Quarterly revenue fell 23.89% to RM2.26 billion, from RM2.97 billion, due to lower energy payment for Tanjung Bin Power power plant — amid a decline in applicable coal price — as well as absence of revenue from GB3 whose power purchase agreement expired on Dec 30, 2022.

For the full year ended Dec 31, 2023 (FY2023), Malakoff reported a net loss of RM884.36 million, compared with a net profit of RM255.03 million in FY2022, on the back of 12.4% lower revenue of RM9.07 billion, the group reported.

It noted that the weaker revenue was partially moderated by higher energy payment and capacity income recorded from Tanjung Bin Energy plant, given the higher despatch factor and shorter duration of plant outage, the group stated in the announcement.

More power generated despite GB3 expiry

Nevertheless, Malakoff’s managing director and group CEO Anwar Syahrin Abdul Ajib said he is optimistic about the group’s prospects and is looking forward to 2024, based on the execution of Malakoff’s strategic initiatives.

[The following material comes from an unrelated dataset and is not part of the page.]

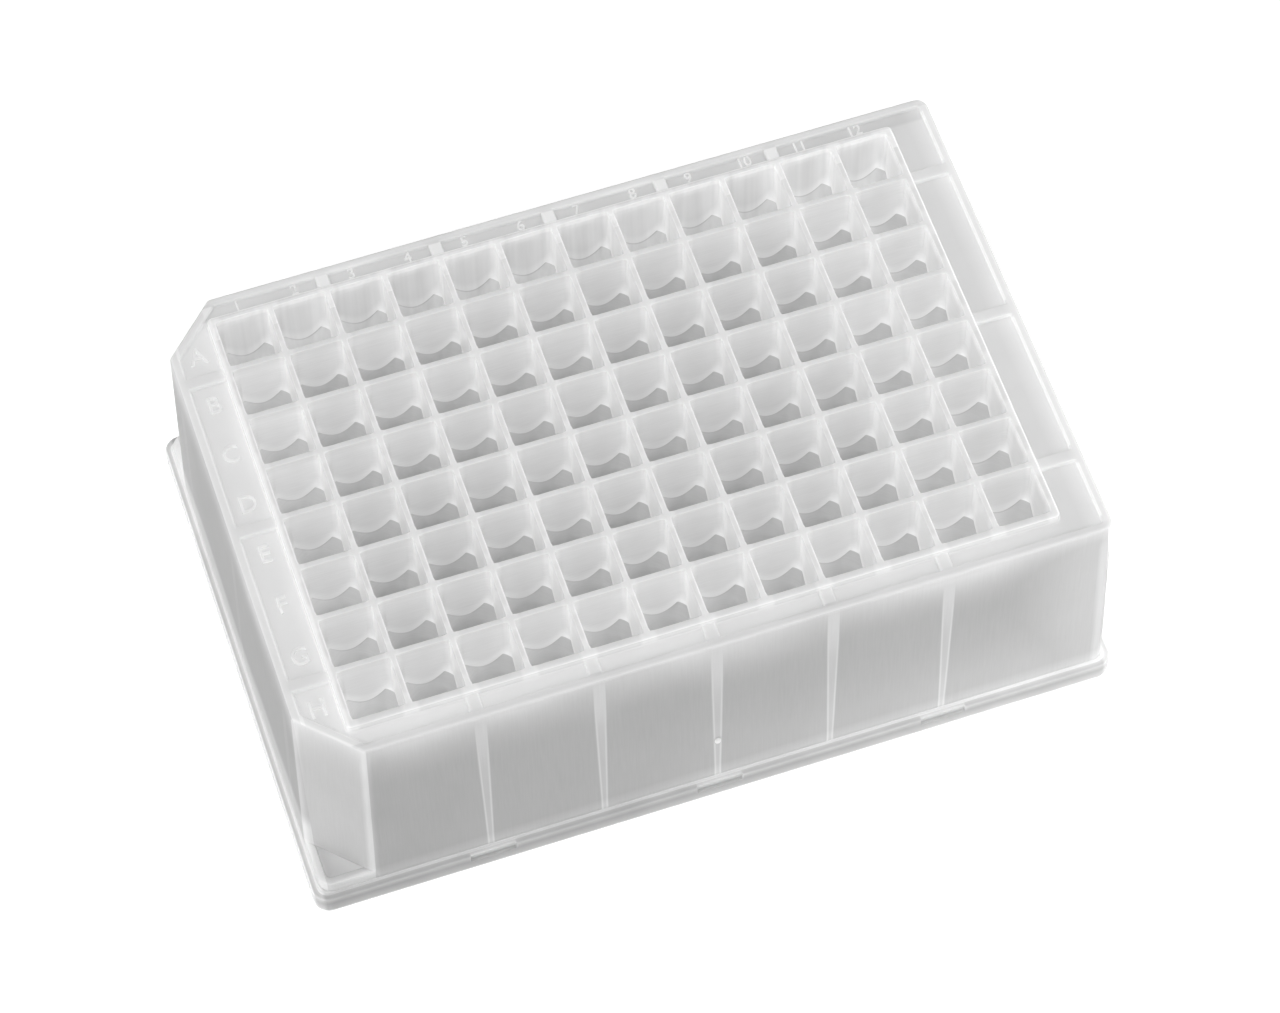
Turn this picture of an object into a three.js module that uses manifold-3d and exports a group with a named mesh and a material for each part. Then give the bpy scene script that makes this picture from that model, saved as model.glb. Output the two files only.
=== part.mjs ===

“This past year, we faced challenges mainly due to fluctuating coal prices. As the leading independent power producer [IPP], we understand the impact of financial uncertainties on our operations due to the rising fuel costs which caused setbacks in our fuel margins.

“The ACP added to the challenges, and as it decreased, we had to use coal at rates higher than the average, significantly affecting our financial performance,” said Anwar.

He noted that even in a challenging business environment, Malakoff managed to generate almost 30 terawatt-hour of electricity in FY2023, an increase of 6.98% compared with FY2022, despite the absence of contribution from its expired GB3 gas plant.

He added that the group has been making progress in expanding its renewable energy portfolio, such as achieving the financial close for RP Small Hydro Kelantan in July 2023 and secured a total of 18.2MW of rooftop solar projects throughout 2023, as well as an agreement with Abu Dhabi Future Energy Company PJSC-Masdar.

Alam Flora Sdn Bhd, he said, collected less waste in 4Q due to the expiry of the Kepong
Transfer Station and Cameron Highlands Mini Incinerator, but saw a 14.6% increase in recyclable materials collected.

“Looking ahead, we aim to expand our presence both locally and internationally by leveraging on our technical expertise. We are actively participating in competitive bids for solar projects initiated by the Malaysian government.

“Additionally, we are open to potential mergers and acquisitions (M&As) in the waste management and environmental solutions sector. Our commitment extends to continually exploring and implementing viable green technologies for the advancement of Malakoff,” said Anwar.

Malakoff closes 1.5 sen lower at 66 sen on Friday, valuing the group at RM3.28 billion. Year-to-date, the counter is up 4.76%.